#### WORK REQUIRED:
Every line must be returned precisely as it is written.

#### DATASET EXCERPT:
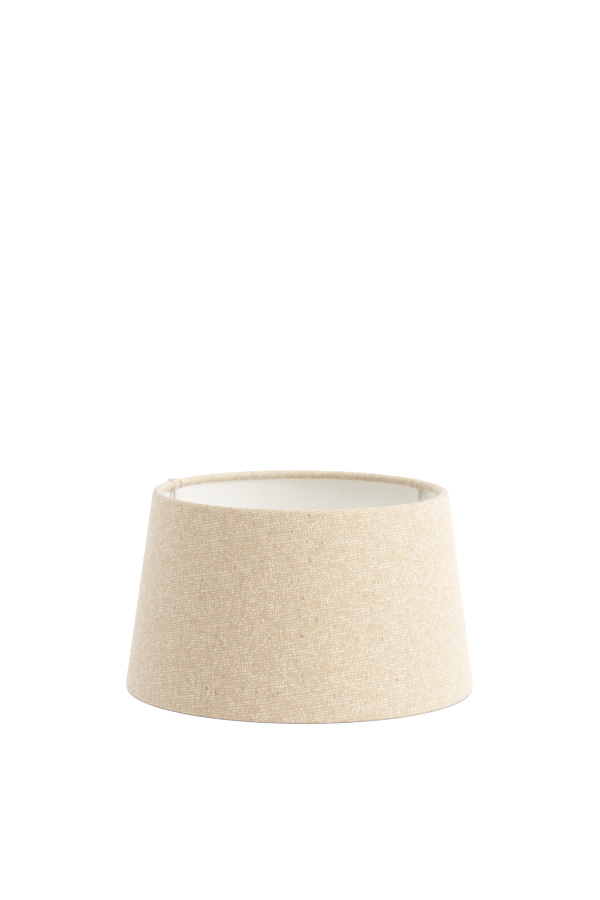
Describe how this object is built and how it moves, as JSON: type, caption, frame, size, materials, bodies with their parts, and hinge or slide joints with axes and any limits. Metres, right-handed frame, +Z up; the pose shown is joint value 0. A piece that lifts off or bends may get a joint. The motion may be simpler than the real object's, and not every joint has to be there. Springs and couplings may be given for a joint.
{
  "type": "lamp shade",
  "caption": "Tapered drum lamp shade in natural linen on a white lining, with rolled hems, wire rings, a drop fitter on bent arms and a lift-out reducer ring.",
  "frame": {"origin": "middle of the wide rim that the shade stands on, at the height of its underside", "axes": "+Z up along the shade's own axis, from the wide rim to the narrow rim; -Y towards the front arm; +X to the right seen from the front"},
  "size_m": [0.2, 0.2, 0.115],
  "materials": {
    "natural_linen": "plain weave of natural linen yarn with slubs and darker flecks, matt",
    "white_styrene": "smooth white sheet, satin",
    "clear_tape": "thin double-sided adhesive film",
    "white_wire": "round steel wire, white powder coat",
    "white_pressed_steel": "pressed steel sheet, white powder coat",
    "white_plastic": "moulded white plastic, fine satin"
  },
  "bodies": {
    "shade": {"linen_cover": "natural_linen", "styrene_lining": "white_styrene", "seam_tape": "clear_tape", "top_ring": "white_wire", "bottom_ring": "white_wire", "fitter_arm_1": "white_wire", "fitter_arm_2": "white_wire", "fitter_arm_3": "white_wire", "fitter_ring": "white_pressed_steel"},
    "reducer": {"reducer_ring": "white_plastic"}
  },
  "joints": [
    {"name": "reducer_lift", "type": "slide", "parent": "shade", "child": "reducer", "axis": [0, 0, 1], "range_m": [0, 0.09]}
  ]
}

#### RIGHT ANSWER:
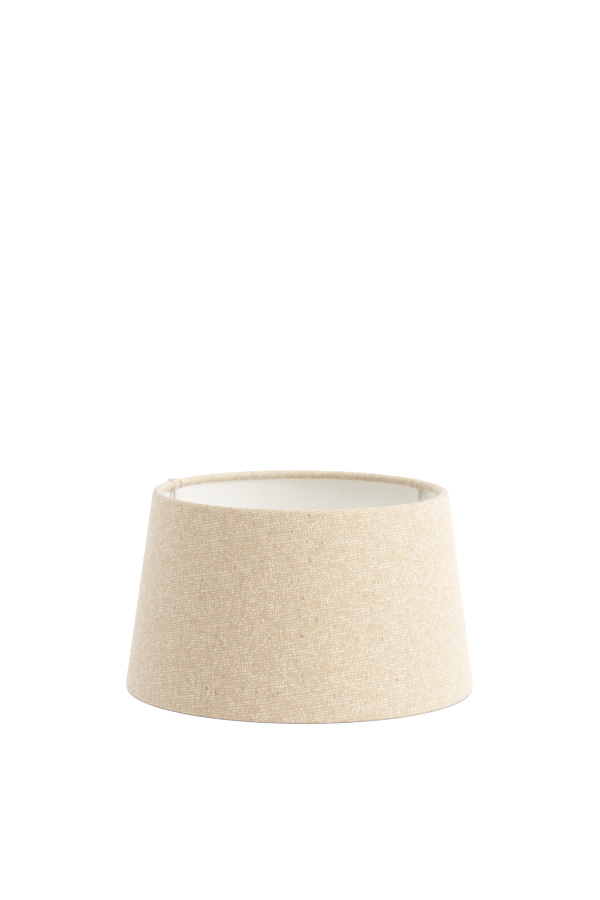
Describe how this object is built and how it moves, as JSON: type, caption, frame, size, materials, bodies with their parts, and hinge or slide joints with axes and any limits. Metres, right-handed frame, +Z up; the pose shown is joint value 0. A piece that lifts off or bends may get a joint. The motion may be simpler than the real object's, and not every joint has to be there. Springs and couplings may be given for a joint.
{
  "type": "lamp shade",
  "caption": "Tapered drum lamp shade in natural linen on a white lining, with rolled hems, wire rings, a drop fitter on bent arms and a lift-out reducer ring.",
  "frame": {"origin": "middle of the wide rim that the shade stands on, at the height of its underside", "axes": "+Z up along the shade's own axis, from the wide rim to the narrow rim; -Y towards the front arm; +X to the right seen from the front"},
  "size_m": [0.2, 0.2, 0.115],
  "materials": {
    "natural_linen": "plain weave of natural linen yarn with slubs and darker flecks, matt",
    "white_styrene": "smooth white sheet, satin",
    "clear_tape": "thin double-sided adhesive film",
    "white_wire": "round steel wire, white powder coat",
    "white_pressed_steel": "pressed steel sheet, white powder coat",
    "white_plastic": "moulded white plastic, fine satin"
  },
  "bodies": {
    "shade": {"linen_cover": "natural_linen", "styrene_lining": "white_styrene", "seam_tape": "clear_tape", "top_ring": "white_wire", "bottom_ring": "white_wire", "fitter_arm_1": "white_wire", "fitter_arm_2": "white_wire", "fitter_arm_3": "white_wire", "fitter_ring": "white_pressed_steel"},
    "reducer": {"reducer_ring": "white_plastic"}
  },
  "joints": [
    {"name": "reducer_lift", "type": "slide", "parent": "shade", "child": "reducer", "axis": [0, 0, 1], "range_m": [0, 0.09]}
  ]
}